Generell gelte: Je genauer die Prüfung vor der Kreditvergabe, desto kleiner das Risiko von Betrugsfällen. «Der Gesetzgeber hat zur Stützung des Wirtschaftsstandorts Schweiz die Geschwindigkeit der Kreditauszahlung höher gewichtet als die Betrugsprävention.»
Ermittler unter Druck
Der Ökonom Samuel Turcati hält gegen die kritischen Stimmen. Er leitet beim Seco eine eigens für die Covid-19-Überbrückungskredite eingerichtete sechsköpfige Gruppe. Turcati weist auf die Dimensionen der Staatshilfe hin: «Rund 23 Prozent der Schweizer Firmen haben Covid-19-Kredite mit einem Gesamtbetrag von 16,9 Milliarden Franken erhalten», sagt Turcati. «Das Instrument war zur damaligen Zeit also absolut nötig.» Aufgrund der besonderen Umstände sei es aber auch essenziell, dass alle schwarzen Schafe gefunden würden. Es würden «keine Stichproben durchgeführt», sagt Turcati, sondern systematisch jeder einzelne vergebene Covid-19-Kredit überprüft.
Schon jetzt belasten die Delikte das Justizsystem erheblich, wie eine Umfrage bei mehreren Staatsanwaltschaften zeigt. Die Staatsanwaltschaft Basel-Stadt führt neben dem Fall des Grossbetrügers über 150 weitere Covid-Betrugsverfahren mit einer möglichen Deliktsumme von 16,5 Millionen Franken. Eigens für die Covid-Kredit-Betrüger musste sie Anfang Jahr eineinhalb Stellen aufstocken und zusätzliche Staatsanwälte einstellen. Die Basler rechnen noch mit jahrelangen Ermittlungen: Weitere eineinhalb Stellen werden mit dem Budget 2024 beantragt.
Im Aargau ermittelt seit einigen Monaten eine neu geschaffene Task-Force von Polizei und Staatsanwaltschaft. Für die rund 400 Verdachtsfälle von Betrug hat der Regierungsrat eine Frist von drei Jahren gesetzt, dafür wurden sechs zusätzliche Stellen geschaffen. Auch in Zürich und anderen Kantonen dasselbe Bild: Die Strafverfolger müssen viel Energie und Ressourcen in die Aufarbeitung investieren. Wie viel der Deliktsumme beschlagnahmt werden konnte, weist der Bund nicht aus.
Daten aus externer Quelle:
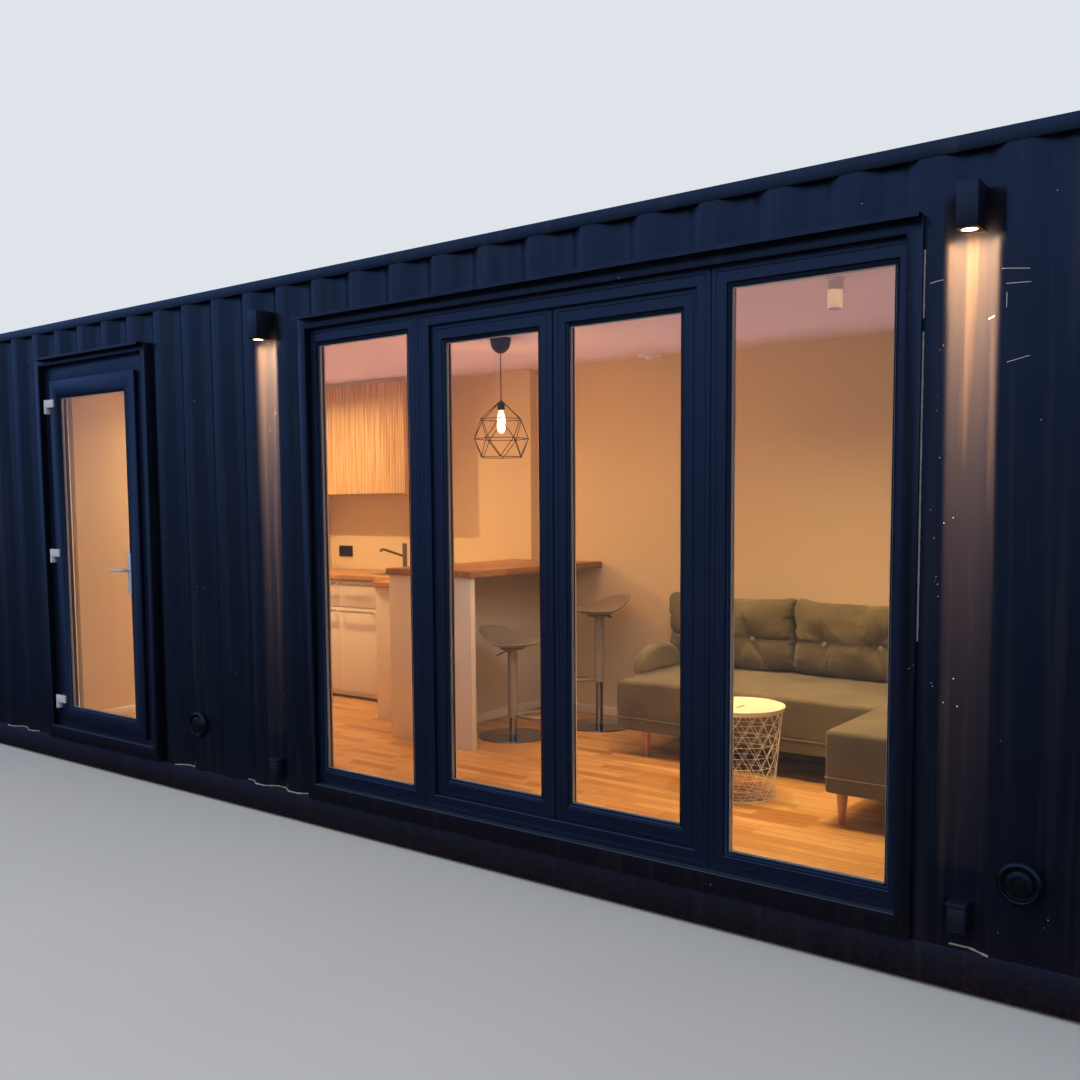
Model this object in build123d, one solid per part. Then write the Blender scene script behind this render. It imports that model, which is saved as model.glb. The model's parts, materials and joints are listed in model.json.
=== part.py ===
from build123d import *
import os
from math import atan, cos, floor, pi, radians, sin, sqrt, tan

# A forty foot high cube shipping container made into a cabin.
# X runs along the container, -Y is the front with the door and windows, +Z is up.
# The origin is under the middle of the whole outline, on the ground.

# Steel container, outer sizes in millimetres
LENGTH = 12192
WIDTH = 2438
HEIGHT = 2896
CASTING_LENGTH = 178
CASTING_WIDTH = 162
CASTING_HEIGHT = 118
CASTING_WALL = 16
CASTING_TOP_WALL = 28
APERTURE_LENGTH = 124
APERTURE_WIDTH = 63.5
SIDE_APERTURE_LENGTH = 79
SIDE_APERTURE_WIDTH = 51
SKIN_INSET = 6
POST_DEPTH = 80
POST_STEEL = 6
TOP_RAIL_WIDTH = 60
TOP_RAIL_HEIGHT = 54
TOP_RAIL_WALL = 4
TOP_RAIL_DROP = 8
BOTTOM_RAIL_LOW = 17
BOTTOM_RAIL_TOP = 160
BOTTOM_RAIL_FLANGE = 38
RAIL_STEEL = 4.5
CROSSMEMBER_HEIGHT = 122
CROSSMEMBER_FLANGE = 45
CROSSMEMBER_STEEL = 4
CROSSMEMBER_PITCH = 400

# Pressed sheet, one wave is an outer flat, a slope, an inner flat and a slope
WAVE_PITCH = 278
WAVE_SLOPE = 68
WAVE_INNER_FLAT = 70
WAVE_DEPTH = 36
SHEET = 2
ROOF_PITCH = 209
ROOF_SLOPE = 14
ROOF_FLAT_WIDTH = 90
ROOF_DEPTH = 20

# Insulated lining and floor
FRONT_WALL = 138
BACK_WALL = 86
FLOOR_TOP = 250
PLANK = 11
ROOF_BUILD_UP = 184
CEILING_GAP = 6
SEAM = 0.5
OVERCUT = 1

# Entrance door, its left edge measured from the middle of the container
DOOR_LEFT = -909
DOOR_WIDTH = 1170
DOOR_HEADER = 214
OPENING_SINK = 7
DOOR_STRIP = 100
DOOR_THRESHOLD = 20
DOOR_STILE = 112
DOOR_FRAME_RECESS = 20
DOOR_LEAF_PROUD = 5
DOOR_SURROUND = 42

# Window row: a fixed light, a double door and a fixed light
WINDOW_CENTRE = 3262
FIXED_WIDTH = 790
FRENCH_WIDTH = 1546
WINDOW_HEADER = 242
WINDOW_RECESS = 15
WINDOW_SURROUND = 55
SURROUND_LAP = 32
SURROUND_PROUD = 20
SURROUND_STEEL = 4
FRAME_MEMBER = 66
FRAME_DEPTH = 70
BEAD = 12
GLASS_BITE = 12
REBATE_WIDTH = 30
LEAF_STILE = 76
LEAF_SETBACK = 18
REBATE = 20
LIP = 15
LIP_THICK = 13
RUN_GAP = 5
KNUCKLE_GAP = 0.3
LEAF_HINGE_LOW_GAP = 86
LEAF_HINGE_TOP_GAP = 121
LEAF_FLAG = 40
LEAF_FLAG_THICK = 6
PANE = 24
FLASHING_REACH = 48
FLASHING_DROP = 14
FLASHING_STEEL = 2
SILL = 4
SILL_END_GAP = 1

# Fittings on the front
LAMP_WIDTH = 70
LAMP_HEIGHT = 147
LAMP_PROUD = 80
LAMP_DROP = 264
LAMP_LEFT_GAP = 309
LAMP_RIGHT_GAP = 179
LENS_RADIUS = 27
LENS_RECESS = 8
VENT_RADIUS = 75
VENT_DOOR_GAP = 442
VENT_WINDOW_GAP = 378
VENT_HEIGHT = 185
VENT_PROUD = 22
VENT_GROOVE_OUTER = 57
VENT_GROOVE_INNER = 47
VENT_GROOVE_DEPTH = 13
SOCKET_WIDTH = 68
SOCKET_HEIGHT = 105
SOCKET_DEPTH = 62
SOCKET_SINK = 28
SOCKET_LID = 14
SOCKET_LID_PROUD = 8
HINGE_WIDTH = 95
HINGE_HEIGHT = 50
HINGE_THICK = 12
DOOR_HINGE_LOW_GAP = 137
DOOR_HINGE_TOP_GAP = 171
BARREL_RADIUS = 9
BARREL_LENGTH = 40
HANDLE_INSET = 108
HANDLE_BELOW = 148
HANDLE_ABOVE = 105
HANDLE_PLATE = 34
HANDLE_THICK = 8
LEVER_HEIGHT = 1063
LEVER_LENGTH = 130
LEVER_RADIUS = 9
LEVER_REACH = 48

# Kitchen and bar, set out from the back wall and from the bar's back panel
KITCHEN_DEPTH = 590
PLINTH = 60
PLINTH_RECESS = 50
WORKTOP_HEIGHT = 937
WORKTOP_THICK = 37
WORKTOP_OVERHANG = 20
FRONT_PANEL = 18
UNIT_GAP = 3
DRAWER_WIDTH = 411
CORNER_UNIT = 380
TOP_DRAWER = 196
HANDLE_BAR_RADIUS = 6
HANDLE_BAR_DROP = 22
HANDLE_BAR_PROUD = 30
HANDLE_BAR_INSET = 30
HANDLE_STUD_INSET = 24
RETURN_WIDTH = 623.5
RETURN_DEPTH = 970
BAR_LEFT = 1263
BAR_WIDTH = 690
BAR_LENGTH = 1360
BAR_HEIGHT = 1063
BAR_THICK = 40
BAR_PANEL = 40
BAR_PANEL_INSET = 20
BAR_BACK_SETBACK = 154
BAR_TOP_OVERHANG = 10
WALL_CABINET_DEPTH = 350
WALL_CABINET_SETBACK = 320
SPLASHBACK = 608
RISER_WIDTH = 323
RISER_DEPTH = 78
RISER_SETBACK = 17
TAP_SETBACK = 473
TAP_WALL_GAP = 210
TAP_RADIUS = 20
TAP_HEIGHT = 232
SPOUT_HEIGHT = 125
SPOUT_REACH = 218
SPOUT_TURN = 50
SPOUT_RISE = 57
SPOUT_RADIUS = 10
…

Dass der Bundesrat ein Kreditsystem per Notverordnung durchdrückte, für dessen Folgen nun die Kantone aufkommen müssen, führt zu Missmut bei den Ermittlern. Die Kantone und auch die Schweizerische Staatsanwälte-Konferenz halten sich zwar zurück, doch hinter vorgehaltener Hand ist Kritik zu hören. Vor allem da allmählich klar wird, wie viele Jahre die Covid-Kredite die Justiz noch beschäftigen werden.
Denn der momentane Deliktsbetrag von 290 Millionen Franken ist bei weitem nicht der Endstand. Das bestätigt auch das Seco. Vor einem Jahr betrug die Missbrauchssumme noch 200 Millionen Franken, vor zwei Jahren waren es erst 120 Millionen Franken. Und erst in ungefähr zwei Jahren wird man wissen, wie hoch der totale Betrag tatsächlich ist. Dann rechnet Samuel Turcati mit einer Stabilisierung der Zahlen: «Viele Fälle sind noch in Abklärung, und deshalb ist bis 2025 mit einer weiteren Zunahme der Missbrauchssumme zu rechnen.» 4600 Fälle von mutmasslichen Covid-Betrügern konnten von den Ermittlern bis heute noch nicht einmal in die Hand genommen werden.